What's the difference between explicit and implicit assignment in C++

16
votes
int value = 5; // this type of assignment is called an explicit assignment
int value(5); // this type of assignment is called an implicit assignment

What is the difference between those, if any, and in what cases do explicit and implicit assignment differ and how?

http://weblogs.asp.net/kennykerr/archive/2004/08/31/Explicit-Constructors.aspx

EDIT: I actually just found this article, which makes the whole thing a lot clearer... and it brings up another question, should you (in general) mark constructors taking a single parameter of a primitive type - numeric/bool/string - as explicit and leave the rest as they are (of course keeping watch for gotchas such as constructors like (int, SomeType = SomeType())?

3
c++explicit-constructor
This smells like homework. If it is, please tag it as such. - greyfade
Not homework, just a note I had from a long time ago that I never investigated. What does tagging something as homework do, anyways? - Jake Petroules
It makes it clear the question is homework. =] Typically, people answering the question will prefer giving hints to providing the entire answer. - strager
Just for the record, I have this question, and it's not homework. :) Just a point on the learning curve, I suppose. - Ben

3 Answers

21
votes

Neither of these is an assignment of any kind -- they're both initialization. The first uses copy initialization, and the second direct initialization. (FWIW, I'm pretty sure I've never heard the terms "explicit assignment" or "implicit assignment" before).

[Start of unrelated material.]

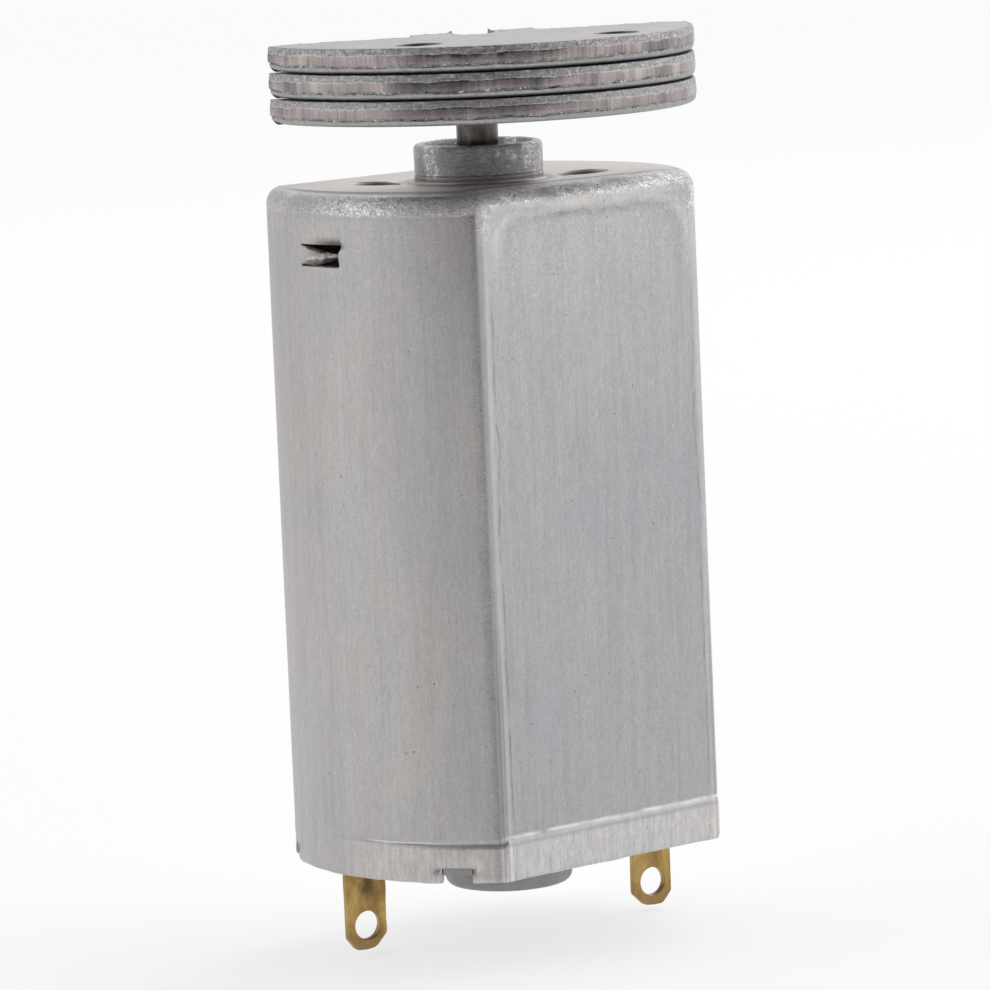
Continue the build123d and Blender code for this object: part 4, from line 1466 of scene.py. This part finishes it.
    def lanced_tabs(self):
        """Dull pinkish tab with a bright torn edge, in a window with painted shade on the curled
        lip above it and a painted highlight round it.
        """
        x, y, z = self.x, self.y, self.z
        window = (self.abs_x.fade(7.5, 8.0) * self.abs_y.fade(2.1, 1.8)
                  * (z.fade(-3.42, -3.30) * z.fade(-2.02, -2.12)))
        along = y * (x.sign() * -1.0)
        # painted shade on the sheet curled in above the window
        lip = (self.abs_x.fade(8.0, 8.5) * z.ease(-1.72, -2.16)
               * (along.ease(1.1, -0.9) * along.ease(-1.40, -1.26)))
        lip = lip * z.fade(-2.5, -2.3)
        self.tint(lip * 0.92, (0.24, 0.22, 0.22))
        deep = window * self.radius.fade(10.12, 10.02)
        self.tint(deep * 0.8, (0.80, 0.70, 0.68))
        ragged = self.noise(self.p, 7.0, rough=0.7)
        self.torn = deep * (z.fade(-2.74, -2.86) * ragged.fade(0.40, 0.60))
        self.paint(self.torn * 0.75, (0.92, 0.91, 0.87))
        # painted highlight round the window
        shifted = y + x.sign() * 0.0
        halo_highlight = self.abs_x.fade(8.5, 9.0) * ((shifted * x.sign()).bell(0.1, 1.5)
                                            * z.bell(-1.85, 0.42))
        self.tint(halo_highlight * 0.55, (1.16, 1.12, 1.02))

    def roughness(self):
        """Base roughness by streak, then what each feature adds or takes away."""
        rough = self.streak.fade(0.25, 0.75, 0.52, 0.42)
        rough = rough + (self.grain - 0.5) * 0.24 + (self.dash - 0.5) * 0.10
        burnished = (self.edge * 0.8).maximum(self.corner_burnish_and_shade * 0.8)
        rough = rough - burnished * 0.13 + self.face * 0.08
        rough = rough - self.glint * self.zone * 0.10 - self.boss * 0.15
        rough = rough + self.rim * 1.0 * 0.04
        return maths(self.tree, "SUBTRACT", rough, self.nicks * 0.2, clamp=True)

    def relief(self):
        """Orange peel on the burnished edge, then fine relief over everything."""
        peel = self.noise(self.scaled(1.0, 1.0, 1.5), 7.5, rough=0.6, twist=0.8)
        where = (self.edge_top * 0.85).maximum(self.top_corner.maximum(self.corner_burnish_and_shade * 0.35))
        where = where * ((1.0 - self.face) * 0.85 + 0.15)
        normal = self.bump((peel + self.glint * 0.45) * where, strength=0.9, depth=0.060)
        height = self.dash * self.side * 0.55 + self.grain * 0.75
        height = height + self.fibre * (self.fibre_on * 0.9) + self.speck * 0.5
        height = height - self.pits * 1.6 - self.hair * 1.4 + self.nicks * 0.5
        height = height - self.scratches * 0.5 + self.torn * 1.2
        return self.bump(height, strength=0.55, depth=0.020, normal=normal)


def can_material():
    mat = CanSteel("drawn_zinc_steel")
    mat.sheet()
    mat.corners()
    mat.flat_frames()
    mat.front_edge()
    mat.face_and_boss()
    mat.rear_rim()
    mat.wear()
    mat.lanced_tabs()
    rough = mat.roughness()
    return mat.finish(rough, 0.92, mat.relief())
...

Edit: (Mostly in response to Nathan's comment):

Here's a corrected version of the code from your comment:

#include <iostream>

struct Foo { 
    Foo() { 
        std::cout << "Foo::ctor()" << std::endl; 
    } 
    Foo(Foo const& copy) { 
        std::cout << "Foo::cctor()" << std::endl; 
    } 
    Foo& operator=(Foo const& copy) { 
        std::cout << "foo::assign()" << std::endl; 
        return *this; 
    } 
};

int main(int, const char**) { 
    Foo f; 
    Foo b(f); 
    Foo x = b;
    return 0; 
}

The result from running this should be:

Foo::ctor()
Foo::cctor()
Foo::cctor()

If you run it and get an foo::assign(), throw your compiler away and get one that works (oh, and let us know what compiler it is that's so badly broken)!

7
votes

They differ if a class has a constructor marked 'explicit'. Then, one of these does not work.

Otherwise, no difference.

-1
votes

Only the first one is an assignment. They are both initialization.

Edit: actually, I'm wrong. Neither are assignment.